A group of 32 evangelical Christians gathered in Dallas Oct. 22-25 in what they describe as an “ecumenical summit,” affirming common theological beliefs and promising to work together in mission, although they do not in some cases formally represent their denominations.
The participants said in a telephone news conference Oct. 25 that they hope to work together on projects including church planting and a push against human trafficking. In some cases, they represent groups that have split with mainline denominations in disputes over homosexuality and other controversies – and they are now aligning with each other in an effort to influence the secular world.
Phil Ashley, chief operating officer of the American Anglican Council, described the meeting as a “historic convergence of Presbyterians, Methodists, Lutherans, Anglicans and Reformed Christians around the historic faith.”
While several participants spoke of their joy at gathering with what one referred to as “kindred spirits,” they said a key difference between this gathering and other renewal movements among evangelicals is that they want to work together and share resources in cooperative ministry, theological education, church planting and training.

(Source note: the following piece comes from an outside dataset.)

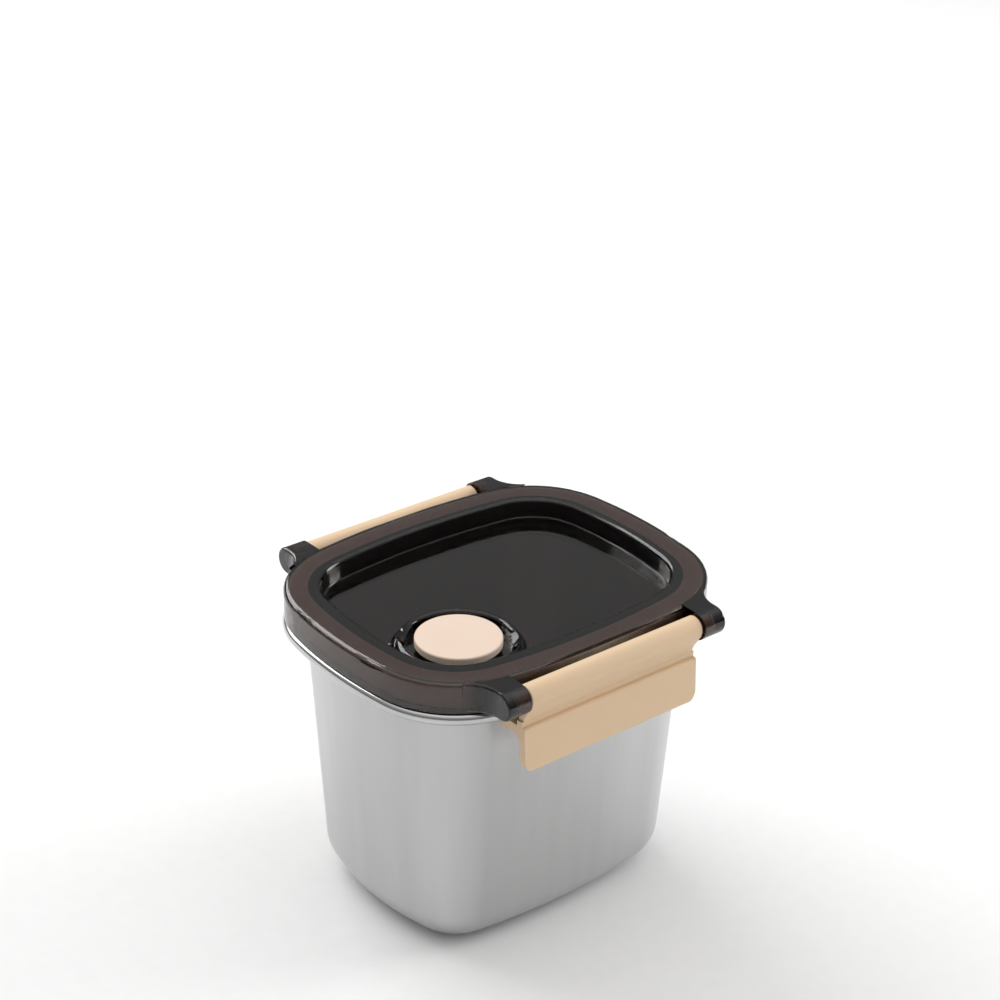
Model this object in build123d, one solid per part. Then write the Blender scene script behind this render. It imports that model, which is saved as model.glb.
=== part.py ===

The focus is on “what we can do together and not just how we can be together,” said Tom Lambrecht, vice president of Good News, a United Methodist group.
The participants “have found new unity in the Gospel of Jesus Christ,” said John Bradosky, bishop of the North American Lutheran Church.” At the meeting’s end, they issued a theological statement with the title “Jesus Christ: Our common ground and common cause.”
Exactly how the new group will work together is still being sorted out. The leaders say they hope to make an impact on the public sphere. They say they will look for opportunities to gather at meetings they would already be attending, such as the Anglican 1000 Church Planting Summit in Wheaton, Ill., March 4-6. They plan to hold a second summit in 2013.
They also will consider who else should be around the table, said Carmen Fowler LaBerge, executive editor of the Layman. “We definitely want to broaden the circle,” Lambrecht said.
Lambecht said the group hoped to have a Roman Catholic representative at this gathering, but “that was not a possibility,” although he did not specify why.
According to a news release from the American Anglican Council, participants at the Dallas meeting included Roy Taylor, stated clerk of the Presbyterian Church in America, a representative of the Evangelical Presbyterian Church, and Dana Allin, president of ECO: a Covenant Order of Evangelical Presbyterians. Also attending were LaBerge, representing the Presbyterian Lay Committee, and Alan Wisdom of the Institute on Religion and Democracy.